Talk about the role of John Rawlins, Grant’s chief of staff.

Grant met Rawlins in Galena, Ill., before the war. Rawlins was a lawyer who did work for the Grant family business and the two men became close friends. When Grant was appointed brigadier general in August 1861, he added Rawlins onto his staff as adjutant; he effectively acted as chief of staff for the rest of the war. Rawlins was a passionate temperance man and he exacted a promise from Grant: he would stay on staff only if Grant promised not to touch a drop of liquor. If the general had a lapse, Rawlins warned that he would call Grant on it and quit. Grant got drunk many times, but instead of quitting, Rawlins—an intensely patriotic man—decided that the fate of the Union cause rested on the shoulders of Ulysses S. Grant. Rawlins ended up playing a strange double game in which he castigated Grant severely for drinking while defending Grant to the outside world, that is, Lincoln, Stanton, and other people in Washington who wanted reassurance that Grant didn’t have a drinking problem. Rawlins did a tremendous service to the Union by helping Grant continue to function. By the time Grant was made general-in-chief, it was an open secret that Rawlins played this special role. Rawlins was rewarded with a brigadier generalship and even though he had no military experience before the war, he became an excellent strategist. Grant was better; I don’t agree with those who say Rawlins was the Union Army’s hidden genius. After the war, Grant named Rawlins secretary of war, but Rawlins had tuberculosis and he died after about six months in that office.

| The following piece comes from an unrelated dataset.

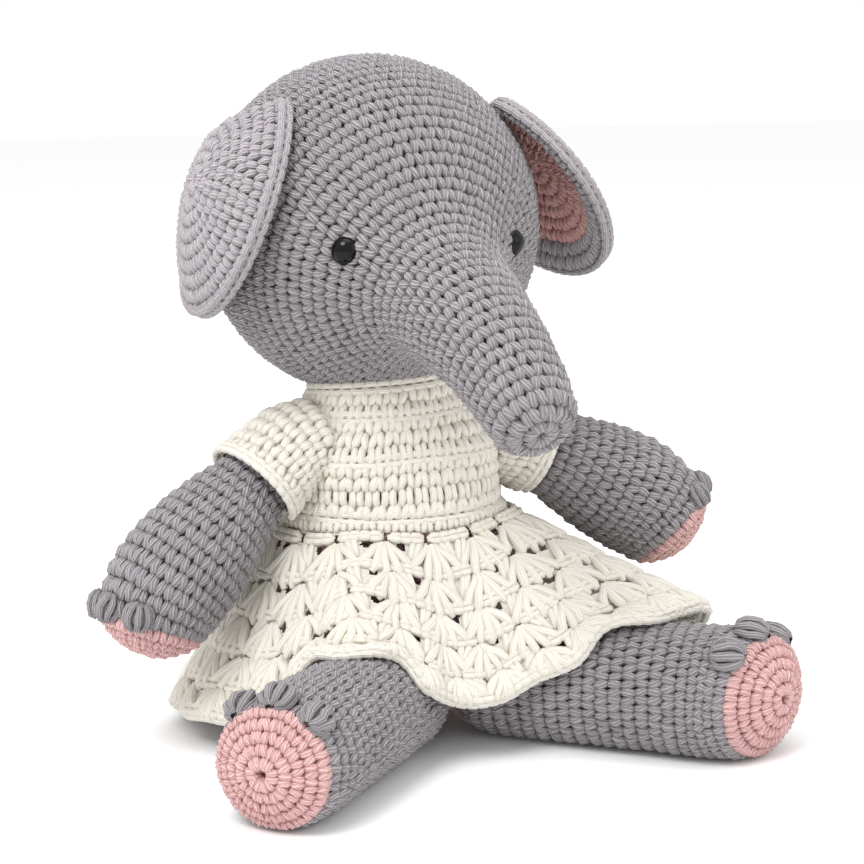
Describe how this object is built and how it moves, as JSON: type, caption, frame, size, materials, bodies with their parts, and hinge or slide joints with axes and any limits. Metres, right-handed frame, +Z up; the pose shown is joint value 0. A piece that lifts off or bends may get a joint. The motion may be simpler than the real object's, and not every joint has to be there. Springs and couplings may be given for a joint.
{
  "type": "stuffed elephant",
  "caption": "Sitting crocheted toy elephant with floppy ears, a long trunk, stuffed arms and legs, and a lace dress.",
  "frame": {"origin": "on the floor under the middle of the body, where the seat rests", "axes": "+Z up, -Y the way the elephant faces, +X towards its left hand"},
  "size_m": [0.2394, 0.204, 0.2354],
  "materials": {
    "grey_yarn": "matte",
    "pink_yarn": "matte",
    "dusty_pink_yarn": "matte",
    "white_yarn": "matte",
    "fibre_fill": "matte",
    "black_plastic": "gloss",
    "nylon_washer": "satin"
  },
  "bodies": {
    "torso": {"body_cover": "pink_yarn", "body_stuffing": "fibre_fill", "dress_bodice": "white_yarn", "dress_skirt": "white_yarn", "dress_hem": "white_yarn"},
    "head": {"head_cover": "grey_yarn", "head_stuffing": "fibre_fill", "eye_right": "black_plastic", "eye_left": "black_plastic", "eye_washer_right": "nylon_washer", "eye_washer_left": "nylon_washer"},
    "trunk": {"trunk_cover": "grey_yarn", "trunk_stuffing": "fibre_fill"},
    "ear_right": {"ear_back_right": "grey_yarn", "ear_rim_right": "grey_yarn", "ear_lining_right": "dusty_pink_yarn"},
    "arm_right": {"arm_right_cover": "grey_yarn", "arm_right_stuffing": "fibre_fill", "palm_right": "pink_yarn", "finger_right_1": "grey_yarn", "finger_right_2": "grey_yarn", "finger_right_3": "grey_yarn"},
    "leg_right": {"leg_right_cover": "grey_yarn", "leg_right_stuffing": "fibre_fill", "foot_sole_right": "pink_yarn", "toe_right_1": "grey_yarn", "toe_right_2": "grey_yarn", "toe_right_3": "grey_yarn"},
    "ear_left": {"ear_back_left": "grey_yarn", "ear_rim_left": "grey_yarn", "ear_lining_left": "dusty_pink_yarn"},
    "arm_left": {"arm_left_cover": "grey_yarn", "arm_left_stuffing": "fibre_fill", "palm_left": "pink_yarn", "finger_left_1": "grey_yarn", "finger_left_2": "grey_yarn", "finger_left_3": "grey_yarn"},
    "leg_left": {"leg_left_cover": "grey_yarn", "leg_left_stuffing": "fibre_fill", "foot_sole_left": "pink_yarn", "toe_left_1": "grey_yarn", "toe_left_2": "grey_yarn", "toe_left_3": "grey_yarn"}
  },
  "joints": [
    {"name": "neck_turn", "type": "hinge", "parent": "torso", "child": "head", "pos_m": [-0.0035, 0.008, 0.12], "axis": [0, 0, 1], "range_deg": [-25, 25]},
    {"name": "trunk_bend", "type": "hinge", "parent": "head", "child": "trunk", "pos_m": [-0.0035, -0.05724, 0.15882], "axis": [1, 0, 0], "range_deg": [-12, 14]},
    {"name": "ear_flap_right", "type": "hinge", "parent": "head", "child": "ear_right", "pos_m": [-0.05323, 0.01438, 0.21193], "axis": [-0.1682, 0.8943, -0.4146], "range_deg": [-3, 30]},
    {"name": "ear_flap_left", "type": "hinge", "parent": "head", "child": "ear_left", "pos_m": [0.04623, 0.01438, 0.21193], "axis": [-0.1682, -0.8943, 0.4146], "range_deg": [-18, 16]},
    {"name": "shoulder_swing_right", "type": "hinge", "parent": "torso", "child": "arm_right", "pos_m": [-0.0405, -0.003, 0.0995], "axis": [-1, 0, 0], "range_deg": [-17, 9]},
    {"name": "shoulder_swing_left", "type": "hinge", "parent": "torso", "child": "arm_left", "pos_m": [0.0405, -0.005, 0.101], "axis": [-1, 0, 0], "range_deg": [-20, 3]},
    {"name": "hip_swing_right", "type": "hinge", "parent": "torso", "child": "leg_right", "pos_m": [-0.018, -0.043, 0.0186], "axis": [0.6614, -0.75, 0], "range_deg": [0, 60]},
    {"name": "hip_swing_left", "type": "hinge", "parent": "torso", "child": "leg_left", "pos_m": [0.027, -0.043, 0.0186], "axis": [0.6891, 0.7246, 0], "range_deg": [0, 60]}
  ]
}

How did Grant’s trusting nature affect him as general and president? Grant was nonconfrontational and that helped in his dealings with people. He was never a tyrannical or arbitrary boss; he treated people with great courtesy and civility. He dealt very shrewdly with the political generals. Rather than confronting them openly and getting into shouting matches, he was very good at bureaucratic maneuvering, whether it was moving John McClernand out of the way at Vicksburg or trying to push out Ben Butler at Petersburg. He was not afraid, in cases where he thought someone was unfit for command, to try to get rid of them, but he didn’t do it in an abrasive, confrontational fashion.

As president, his nonconfrontational nature worked against him, making him blind to corruption among his aides.

Grant was a naïve and credulous person who wanted to think well of people. During the war, he demonstrated that he was a shrewd judge of character, but during his presidency, many people abused his trust and were disloyal or two-faced toward him. I think it stems back to the days before the war when he struggled to make a living and felt that people had lost faith in him. It gave Grant a sympathy toward the underdog. Sometimes absolute scoundrels took advantage of that and he didn’t see it. He didn’t want to lose faith in people.

How should history remember Grant?

Very favorably. His importance far transcends that of his success as a Union general. He came to carried the weight of the nation on his shoulders. He did not start the war as an abolitionist and it’s amazing to watch as he becomes committed to training and using black soldiers, and helping fugitive slaves to start a new life. That carries beyond the war. He was the single most important president in terms of civil rights between Abraham Lincoln and Lyndon B. Johnson and that, unfortunately, is an overlooked story. The scandals that occurred during his administration obscured the infinitely more important effort to reintegrate the Southern states into the Union while protecting black people. His dedication and commitment to those twin causes grew throughout his life.